▶ **EXERCISE TASK**: Extract the full set of records, then give each one again exactly.

______

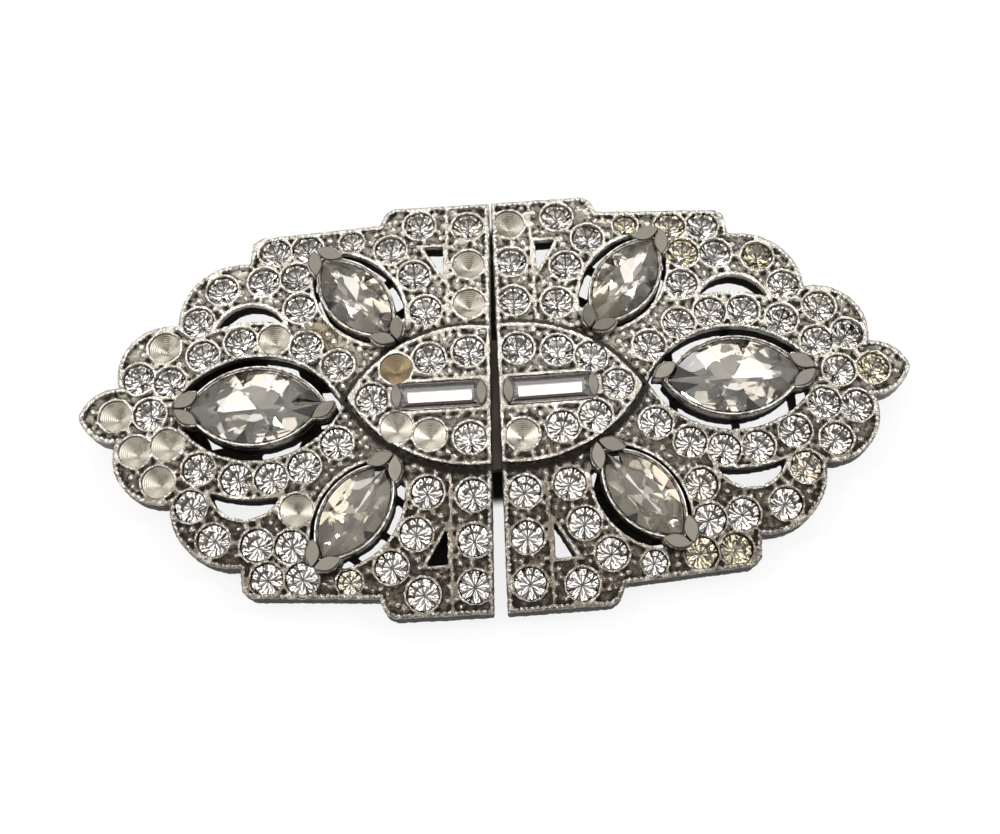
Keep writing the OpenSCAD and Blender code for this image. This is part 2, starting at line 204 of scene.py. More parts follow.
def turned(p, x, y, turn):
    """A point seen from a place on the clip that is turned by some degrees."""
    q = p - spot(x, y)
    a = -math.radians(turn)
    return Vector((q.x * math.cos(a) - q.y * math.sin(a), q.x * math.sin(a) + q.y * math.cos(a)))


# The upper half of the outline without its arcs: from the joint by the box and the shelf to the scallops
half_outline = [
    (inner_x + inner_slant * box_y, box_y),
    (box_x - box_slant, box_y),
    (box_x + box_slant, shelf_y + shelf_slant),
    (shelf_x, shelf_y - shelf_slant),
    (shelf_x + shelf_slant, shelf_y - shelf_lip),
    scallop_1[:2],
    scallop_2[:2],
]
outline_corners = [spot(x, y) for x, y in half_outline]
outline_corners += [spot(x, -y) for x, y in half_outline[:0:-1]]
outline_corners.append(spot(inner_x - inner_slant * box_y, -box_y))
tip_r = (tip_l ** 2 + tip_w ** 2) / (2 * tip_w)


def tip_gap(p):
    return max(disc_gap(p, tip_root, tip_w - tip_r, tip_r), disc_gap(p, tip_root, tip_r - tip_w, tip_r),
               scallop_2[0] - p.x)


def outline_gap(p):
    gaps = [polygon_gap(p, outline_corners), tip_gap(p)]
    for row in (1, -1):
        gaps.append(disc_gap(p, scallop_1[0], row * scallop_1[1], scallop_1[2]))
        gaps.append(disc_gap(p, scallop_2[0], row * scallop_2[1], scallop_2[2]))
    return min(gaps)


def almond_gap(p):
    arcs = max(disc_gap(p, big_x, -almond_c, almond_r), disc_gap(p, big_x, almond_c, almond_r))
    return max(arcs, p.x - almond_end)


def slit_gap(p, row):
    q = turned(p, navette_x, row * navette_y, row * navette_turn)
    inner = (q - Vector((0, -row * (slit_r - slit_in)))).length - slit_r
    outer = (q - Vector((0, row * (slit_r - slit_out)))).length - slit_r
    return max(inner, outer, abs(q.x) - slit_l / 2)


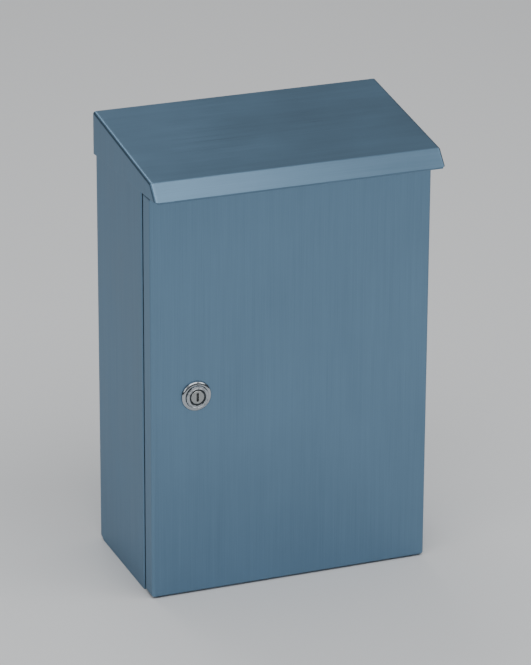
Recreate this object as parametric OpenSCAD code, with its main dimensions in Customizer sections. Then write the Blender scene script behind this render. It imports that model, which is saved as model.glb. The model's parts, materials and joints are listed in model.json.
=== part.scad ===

______

▶ **TASK RESPONSE**:
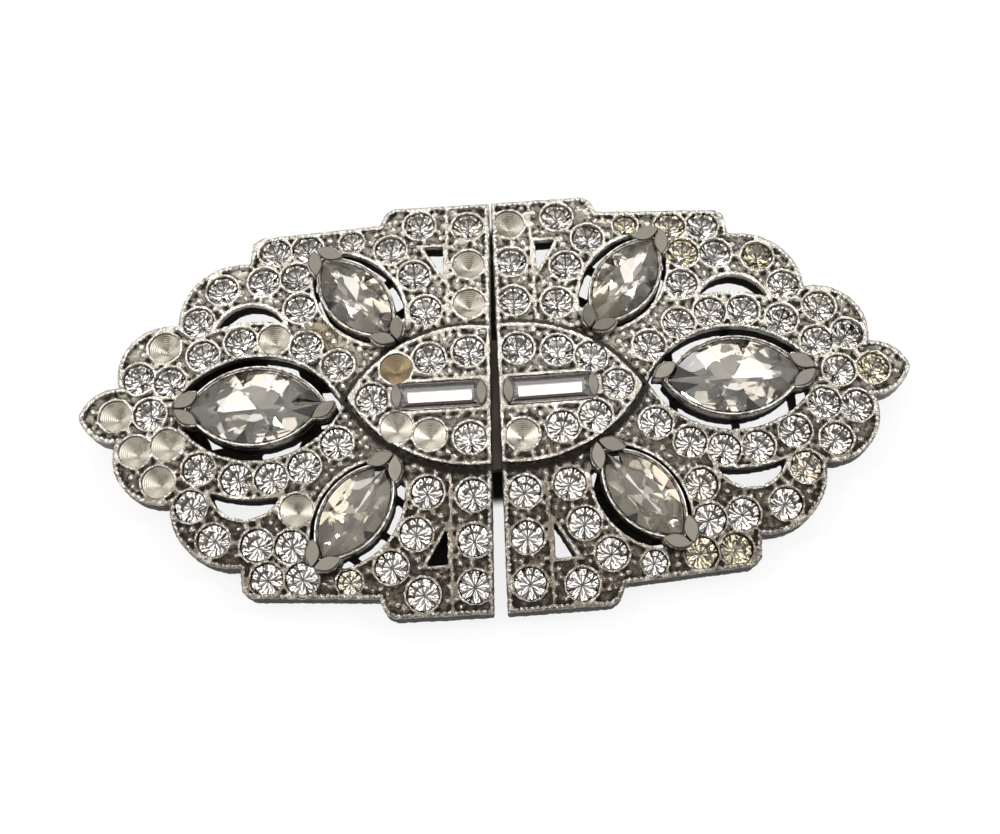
Keep writing the OpenSCAD and Blender code for this image. This is part 2, starting at line 204 of scene.py. More parts follow.
def turned(p, x, y, turn):
    """A point seen from a place on the clip that is turned by some degrees."""
    q = p - spot(x, y)
    a = -math.radians(turn)
    return Vector((q.x * math.cos(a) - q.y * math.sin(a), q.x * math.sin(a) + q.y * math.cos(a)))


# The upper half of the outline without its arcs: from the joint by the box and the shelf to the scallops
half_outline = [
    (inner_x + inner_slant * box_y, box_y),
    (box_x - box_slant, box_y),
    (box_x + box_slant, shelf_y + shelf_slant),
    (shelf_x, shelf_y - shelf_slant),
    (shelf_x + shelf_slant, shelf_y - shelf_lip),
    scallop_1[:2],
    scallop_2[:2],
]
outline_corners = [spot(x, y) for x, y in half_outline]
outline_corners += [spot(x, -y) for x, y in half_outline[:0:-1]]
outline_corners.append(spot(inner_x - inner_slant * box_y, -box_y))
tip_r = (tip_l ** 2 + tip_w ** 2) / (2 * tip_w)


def tip_gap(p):
    return max(disc_gap(p, tip_root, tip_w - tip_r, tip_r), disc_gap(p, tip_root, tip_r - tip_w, tip_r),
               scallop_2[0] - p.x)


def outline_gap(p):
    gaps = [polygon_gap(p, outline_corners), tip_gap(p)]
    for row in (1, -1):
        gaps.append(disc_gap(p, scallop_1[0], row * scallop_1[1], scallop_1[2]))
        gaps.append(disc_gap(p, scallop_2[0], row * scallop_2[1], scallop_2[2]))
    return min(gaps)


def almond_gap(p):
    arcs = max(disc_gap(p, big_x, -almond_c, almond_r), disc_gap(p, big_x, almond_c, almond_r))
    return max(arcs, p.x - almond_end)


def slit_gap(p, row):
    q = turned(p, navette_x, row * navette_y, row * navette_turn)
    inner = (q - Vector((0, -row * (slit_r - slit_in)))).length - slit_r
    outer = (q - Vector((0, row * (slit_r - slit_out)))).length - slit_r
    return max(inner, outer, abs(q.x) - slit_l / 2)


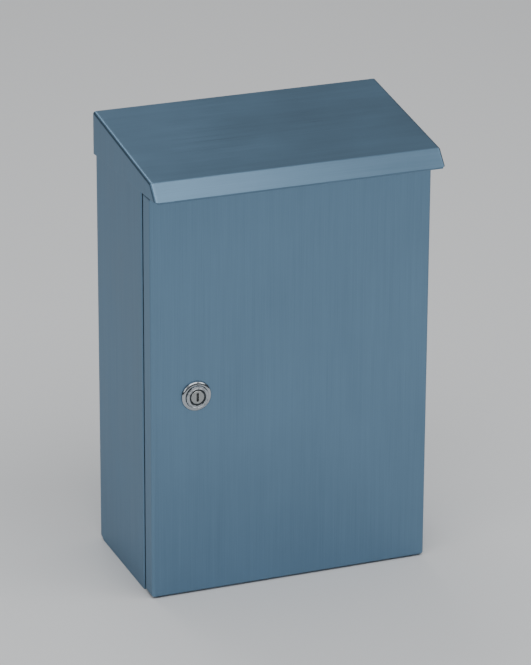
Recreate this object as parametric OpenSCAD code, with its main dimensions in Customizer sections. Then write the Blender scene script behind this render. It imports that model, which is saved as model.glb. The model's parts, materials and joints are listed in model.json.
=== part.scad ===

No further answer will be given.